(MoneyWatch) With the Dow Jones industrial average continuing to set all-time highs, investors seem to finally have shaken off their fears of stocks. In January, investors poured $15 billion into U.S. stock mutual funds, the largest amount since 2004. The inflows represent a 180 degree turnaround for investors who have pulled cash from U.S. shares for the past six years. In 2012 alone, outflows for U.S. stock mutual funds were about $117 billion.
Given their track record, you might start to wonder if investor actions are again signaling that there's trouble ahead for the stock market. To see if there are legitimate concerns, we can look at a commonly used valuation metric called the Shiller P/E 10 ratio (also called the CAPE ratio or the P/E 10). In short, the Shiller P/E 10 ratio is based on average inflation-adjusted earnings from the previous 10 years. The aim is to smooth out some of the volatility of one-year price-to-earnings ratios, as P/E ratios can create a distorted view of valuations at extremes.
A high P/E 10 ratio is considered a signal that stocks may be too expensive, while a low P/E 10 signals that stocks may be cheap. The current level of P/E 10 is 23.4, more than 40 percent higher than its historical average of 16.5. In case you're beginning to worry, in January 2000, just before the bubble burst, the P/E 10 had reached 43.8. So, we're nowhere near that territory, yet. But it's also worth noting that the P/E 10 was 24.8 in January 1996, above today's level, and the S&P 500 Index proceeded to return 26.4 percent a year over the next four years.
So what (if any) value does the P/E 10 provide? Cliff Asness of AQR provided us with the answer to that in his November 2012 paper "An Old Friend: The Stock Market's Shiller P/E." Asness found that "10-year forward average real returns fall nearly monotonically as starting Shiller P/E's increase. Also, as starting Shiller P/E's go up, worst cases get worse and best cases get weaker." Keeping in mind the current level of 23.4, and the fact that we have relatively small sample sizes, let's review the historical evidence:
- When the P/E 10 was below 9.6, 10-year forward real returns averaged 10.3 percent. In relative terms, that's more than 50 percent above the historical average of 6.8 percent (9.8 percent nominal return less 3.0 percent inflation). The best 10-year real return was 17.5 percent. The worst was still a pretty good 4.8 percent real return, just 2 percent below the average.
- When the P/E 10 was between 15.7 and 17.3 (around its average of 16.5), the 10-year forward real return averaged 5.6 percent. The best and worst 10-year forward returns were 15.1 percent and 2.3 percent respectively.
- When the P/E 10 was between 21.1 and 25.1 (it's currently in about the middle of that range), the 10-year forward real return averaged just 0.9 percent. The best 10-year forward real return was still 8.3 percent per year, but the worst 10-year forward real return was -4.4 percent per year. The cumulative loss in real terms would have been a very painful 36.2 percent.

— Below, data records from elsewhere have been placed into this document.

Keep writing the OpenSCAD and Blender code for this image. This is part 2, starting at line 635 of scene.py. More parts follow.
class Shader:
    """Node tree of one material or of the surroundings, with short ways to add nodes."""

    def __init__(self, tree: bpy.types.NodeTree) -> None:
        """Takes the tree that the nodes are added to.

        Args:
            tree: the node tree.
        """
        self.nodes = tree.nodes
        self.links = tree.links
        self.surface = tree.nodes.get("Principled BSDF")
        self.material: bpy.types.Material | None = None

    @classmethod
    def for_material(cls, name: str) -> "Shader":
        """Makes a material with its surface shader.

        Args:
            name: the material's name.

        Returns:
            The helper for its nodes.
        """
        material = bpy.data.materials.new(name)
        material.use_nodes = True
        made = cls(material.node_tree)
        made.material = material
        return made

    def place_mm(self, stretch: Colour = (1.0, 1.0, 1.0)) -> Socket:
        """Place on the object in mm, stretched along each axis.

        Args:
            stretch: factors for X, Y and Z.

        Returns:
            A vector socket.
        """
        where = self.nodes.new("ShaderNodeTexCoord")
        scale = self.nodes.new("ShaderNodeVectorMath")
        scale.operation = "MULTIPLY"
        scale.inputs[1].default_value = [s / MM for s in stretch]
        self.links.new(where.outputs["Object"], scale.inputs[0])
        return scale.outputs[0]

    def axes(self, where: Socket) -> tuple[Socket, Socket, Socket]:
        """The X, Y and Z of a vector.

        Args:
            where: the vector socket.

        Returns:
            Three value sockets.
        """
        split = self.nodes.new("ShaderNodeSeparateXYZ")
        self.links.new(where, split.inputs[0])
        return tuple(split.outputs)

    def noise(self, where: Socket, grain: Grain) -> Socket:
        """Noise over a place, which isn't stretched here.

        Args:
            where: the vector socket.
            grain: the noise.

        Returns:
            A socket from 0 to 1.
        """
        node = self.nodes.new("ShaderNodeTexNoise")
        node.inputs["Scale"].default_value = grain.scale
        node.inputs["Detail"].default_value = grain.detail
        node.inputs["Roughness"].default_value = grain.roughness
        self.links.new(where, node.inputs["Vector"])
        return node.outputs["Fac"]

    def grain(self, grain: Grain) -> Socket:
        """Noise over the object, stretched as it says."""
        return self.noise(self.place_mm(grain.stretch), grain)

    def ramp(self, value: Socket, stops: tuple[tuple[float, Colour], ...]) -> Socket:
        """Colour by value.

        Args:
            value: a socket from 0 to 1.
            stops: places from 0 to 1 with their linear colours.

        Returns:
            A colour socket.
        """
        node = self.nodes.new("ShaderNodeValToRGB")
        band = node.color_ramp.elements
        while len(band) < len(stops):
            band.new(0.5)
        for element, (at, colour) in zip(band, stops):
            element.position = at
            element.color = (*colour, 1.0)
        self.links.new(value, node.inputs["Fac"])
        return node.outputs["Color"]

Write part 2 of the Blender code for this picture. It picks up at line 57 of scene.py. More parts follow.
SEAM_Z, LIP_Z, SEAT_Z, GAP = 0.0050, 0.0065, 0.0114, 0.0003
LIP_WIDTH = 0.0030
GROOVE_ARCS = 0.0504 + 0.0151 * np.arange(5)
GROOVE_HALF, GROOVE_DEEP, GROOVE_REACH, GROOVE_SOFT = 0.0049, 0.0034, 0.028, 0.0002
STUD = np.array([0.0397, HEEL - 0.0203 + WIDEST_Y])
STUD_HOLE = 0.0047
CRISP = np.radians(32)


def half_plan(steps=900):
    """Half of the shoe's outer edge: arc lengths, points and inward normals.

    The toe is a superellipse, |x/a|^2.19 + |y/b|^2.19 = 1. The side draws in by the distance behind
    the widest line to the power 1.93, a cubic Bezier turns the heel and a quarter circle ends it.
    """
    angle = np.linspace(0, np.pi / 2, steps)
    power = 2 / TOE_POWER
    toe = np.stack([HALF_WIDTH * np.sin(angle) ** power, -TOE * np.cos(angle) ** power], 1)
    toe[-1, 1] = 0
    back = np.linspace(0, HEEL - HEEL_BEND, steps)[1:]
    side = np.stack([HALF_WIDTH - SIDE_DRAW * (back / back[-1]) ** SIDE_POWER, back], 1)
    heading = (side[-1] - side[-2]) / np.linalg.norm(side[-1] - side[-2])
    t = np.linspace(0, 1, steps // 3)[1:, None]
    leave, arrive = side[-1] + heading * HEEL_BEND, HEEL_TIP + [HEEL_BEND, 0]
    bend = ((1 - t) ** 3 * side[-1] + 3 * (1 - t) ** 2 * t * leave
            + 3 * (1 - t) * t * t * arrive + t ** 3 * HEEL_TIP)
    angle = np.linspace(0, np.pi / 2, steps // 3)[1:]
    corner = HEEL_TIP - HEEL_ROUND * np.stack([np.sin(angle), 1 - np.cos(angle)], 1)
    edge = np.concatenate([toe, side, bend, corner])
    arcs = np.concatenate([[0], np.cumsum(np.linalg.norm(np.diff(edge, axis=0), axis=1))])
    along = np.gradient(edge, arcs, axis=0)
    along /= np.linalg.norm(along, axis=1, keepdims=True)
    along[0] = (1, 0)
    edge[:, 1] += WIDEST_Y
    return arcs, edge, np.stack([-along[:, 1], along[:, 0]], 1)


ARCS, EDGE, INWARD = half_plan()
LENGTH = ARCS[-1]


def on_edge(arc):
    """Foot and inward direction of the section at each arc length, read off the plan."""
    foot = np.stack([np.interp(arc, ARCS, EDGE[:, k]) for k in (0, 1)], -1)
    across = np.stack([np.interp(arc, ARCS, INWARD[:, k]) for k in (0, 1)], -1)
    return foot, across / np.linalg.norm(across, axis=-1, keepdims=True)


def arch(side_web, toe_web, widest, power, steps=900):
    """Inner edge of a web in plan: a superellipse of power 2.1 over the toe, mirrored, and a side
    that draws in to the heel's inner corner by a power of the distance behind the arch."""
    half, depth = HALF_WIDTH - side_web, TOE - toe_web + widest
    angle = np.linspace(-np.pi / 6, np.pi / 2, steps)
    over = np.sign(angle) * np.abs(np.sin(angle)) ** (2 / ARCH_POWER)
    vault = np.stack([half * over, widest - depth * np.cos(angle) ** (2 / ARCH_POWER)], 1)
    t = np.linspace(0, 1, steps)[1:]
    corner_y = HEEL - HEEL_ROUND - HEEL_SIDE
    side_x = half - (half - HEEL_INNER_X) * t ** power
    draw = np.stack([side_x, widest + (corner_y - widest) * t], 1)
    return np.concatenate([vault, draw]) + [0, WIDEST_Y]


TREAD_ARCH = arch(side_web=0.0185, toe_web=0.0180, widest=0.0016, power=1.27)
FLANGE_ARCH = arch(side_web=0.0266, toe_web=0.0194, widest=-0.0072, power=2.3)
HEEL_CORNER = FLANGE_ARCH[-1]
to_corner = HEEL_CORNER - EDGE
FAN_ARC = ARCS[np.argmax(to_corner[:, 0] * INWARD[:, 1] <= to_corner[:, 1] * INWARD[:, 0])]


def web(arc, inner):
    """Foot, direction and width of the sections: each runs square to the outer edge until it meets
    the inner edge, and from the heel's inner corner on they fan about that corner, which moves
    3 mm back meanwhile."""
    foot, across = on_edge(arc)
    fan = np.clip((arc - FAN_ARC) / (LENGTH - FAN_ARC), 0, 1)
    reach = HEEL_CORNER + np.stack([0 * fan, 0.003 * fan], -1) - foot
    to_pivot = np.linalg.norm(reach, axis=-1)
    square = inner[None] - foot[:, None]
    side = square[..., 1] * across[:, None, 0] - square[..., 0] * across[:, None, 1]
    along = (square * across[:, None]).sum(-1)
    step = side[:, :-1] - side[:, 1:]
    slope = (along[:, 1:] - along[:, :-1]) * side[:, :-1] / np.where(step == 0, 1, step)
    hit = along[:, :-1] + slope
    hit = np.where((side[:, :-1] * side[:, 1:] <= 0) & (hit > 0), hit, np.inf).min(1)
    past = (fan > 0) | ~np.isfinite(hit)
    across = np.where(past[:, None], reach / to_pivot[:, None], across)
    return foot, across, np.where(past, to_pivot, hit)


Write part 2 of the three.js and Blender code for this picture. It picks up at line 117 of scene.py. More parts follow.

- When the P/E 10 was above 25.1, the real return over the following 10 years averaged just 0.5 percent -- the same as the long-term real return on risk-free one-month Treasury bills. The best 10-year real return was 6.3 percent, just 0.5 percent below the historical average, but the worst 10-year real return was now -6.1 percent. The cumulative loss would have been 46.7 percent.
What can we learn from the above data? First, valuations clearly matter. In fact, they matter a lot. Higher starting values mean that future expected returns are lower, and vice versa. However, there's still a wide range of potential outcomes. Thus, it doesn't appear that the P/E 10 provides much, if any, value in being useful as a market timing tool.
However, it's very useful in setting expectations and also in building your plan and your asset allocation. Investors who are counting on stocks to continue to provide real returns of 6.8 percent are likely to be disappointed, and pension plans could find themselves underfunded, leaving problems for employees, shareholders of taxpayers.
Second, it's important not to treat the average return as the only possible outcome. It's an expected return only in the sense of being the median of a wide dispersion of potential returns. Thus, a well-developed investment plan should treat it as such. With that in mind, your plan should have what you might call "fail safe options" (such as lowering your spending or working longer) that can be exercised so that the plan doesn't fail.
If returns turn out higher than expected, you can start to take "chips off the table," gradually lowering your allocation to stocks to account for the reduced need to take risk. If returns turn out to be worse than expected, you will have well-considered options that you can exercise that will prevent your plan from failing, leaving you without the financial assets you need to support at least your minimally acceptable lifestyle. Having considered the options beforehand will also help prevent you from making decisions based on emotions that bear markets can create.